In the Assembly polls last year, the MVA’s combined tally of 46 seats was eclipsed even by the 57 seats won by the Eknath Shinde-led Shiv Sena faction, let alone the BJP’s 154. This was despite a glimmer of resurgence in the Lok Sabha election, where the MVA had managed to inflict a surprise defeat on the Mahayuti. And yet, within four months, this victory proved a mirage for the MVA as the Mahayuti, learning from its mistakes, inflicted a body blow on the opposition in the Assembly polls.


The MVA’s fragility was evident from its inception. What united its constituents was less a shared ideology and more a shared enmity towards the BJP. The Congress, with its centrist and ‘secular’ credentials, was always an uneasy bedfellow for Thackeray’s Sena (UBT). The politically astute Sharad Pawar acted as the glue holding the coalition together, but even his influence could not resolve simmering tensions within the alliance.

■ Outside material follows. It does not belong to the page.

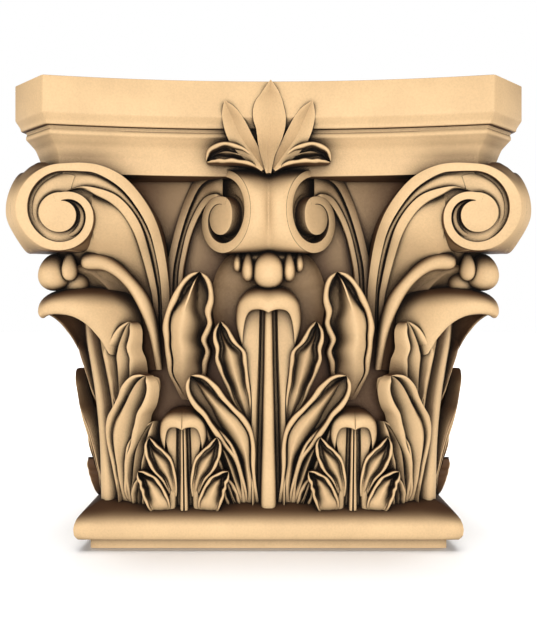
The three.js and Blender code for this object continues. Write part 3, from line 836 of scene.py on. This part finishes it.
@dataclass(frozen=True)
class HornCore:
    """The stone behind a corner's two scrolls, with the plain web between their stalks.

    Attributes:
        scroll: The scroll on the front face.
        inside: Depth of the hidden back on the diagonal.
        crest: How far the band between the scrolls rises at its top.
        set_back: How far the core falls back on the side of the stalk.
        bend: Where along the face the web meets the scroll.
        web: Rows of (height, along, depth, depth by the scroll, depth on the diagonal).
    """

    scroll: Spiral
    inside: float = 128.0
    crest: float = 5.0
    set_back: float = 4.0
    bend: float = -138.0
    web: tuple = ((190, -97.5, 139, 140, 140), (217, -99.5, 145, 150, 150), (232, -101.3, 151, 161, 160),
                  (246, -104, 159, 175, 172), (257, -106.4, 168, 187, 182), (267, -109.7, 177, 193, 186),
                  (277, -116, 184.5, 195.6, 188), (285, -124.4, 188, 195, 189), (295, -134, 188, 191, 189),
                  (306, -140, 188, 189, 188))

    def core(self) -> Points:
        """Work out the rings through the core of both scrolls."""
        angle = np.linspace(0.03, 0.97, 64) * math.pi
        height, lead, trail = self.scroll.reach(angle)
        x, depth, z = self.scroll.centre
        deep = self.scroll.deep
        level = z + height
        edge = self.scroll.at(spline(self.scroll.outer, angle / math.tau), angle, -deep)
        near = stack(x + trail - 0.4, depth - deep - self.set_back, level)
        far = edge + stack(-deep, 0.0, 0.0)
        inner = stack(x - lead * 0.45, depth - deep + self.scroll.bow * 0.08, level)
        lift = self.crest * (1 - ease(0.0, 0.8, angle))
        band = []
        for share in (0.25, 0.5, 0.75):
            p = far + (over_diagonal(far) - far) * share
            p[:, 2] += lift * math.sin(math.pi * share)
            band.append(p)
        back = stack(-self.inside, self.inside, level)
        side = [near, inner, far]
        return np.stack([*side, *band, *(over_diagonal(p) for p in side[::-1]), back], axis=1)

    def plate(self) -> Points:
        """Work out level rings through the web."""
        level, along, depth, by, corner = spline(self.web, np.linspace(0, 1, 40)).T
        right = stack(along, depth, level)
        beside = stack(np.full(len(level), self.bend), by, level)
        middle = (right + beside) / 2 - stack(0.0, 1.5, 0.0)
        diagonal = [stack(-corner, corner, level)]
        back = stack(-self.inside, self.inside, level)
        side = [right, middle, beside]
        return np.stack([*side, *diagonal, *(over_diagonal(p) for p in side[::-1]), back], axis=1)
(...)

Disputes over candidate selection and campaign strategy, not to mention complacency, had accentuated schisms within the MVA in the run-up to the Assembly polls. A foretaste of this discord had surfaced in the run-up to the Lok Sabha election as well, as evinced in the particularly acrimonious spat between the Sena (UBT) and the Congress over the Sangli seat.


The alliance’s inability to project a coherent and unified message also cost it dearly at the polls. Voters were left unconvinced by a partnership that appeared to be more focused on keeping the BJP at bay than on delivering governance.


Its collapse is a cautionary tale for opposition forces across India. Alliances forged solely to counter a dominant political force are unlikely to endure without a cohesive vision for governance. For now, Maharashtra’s opposition landscape lies in disarray.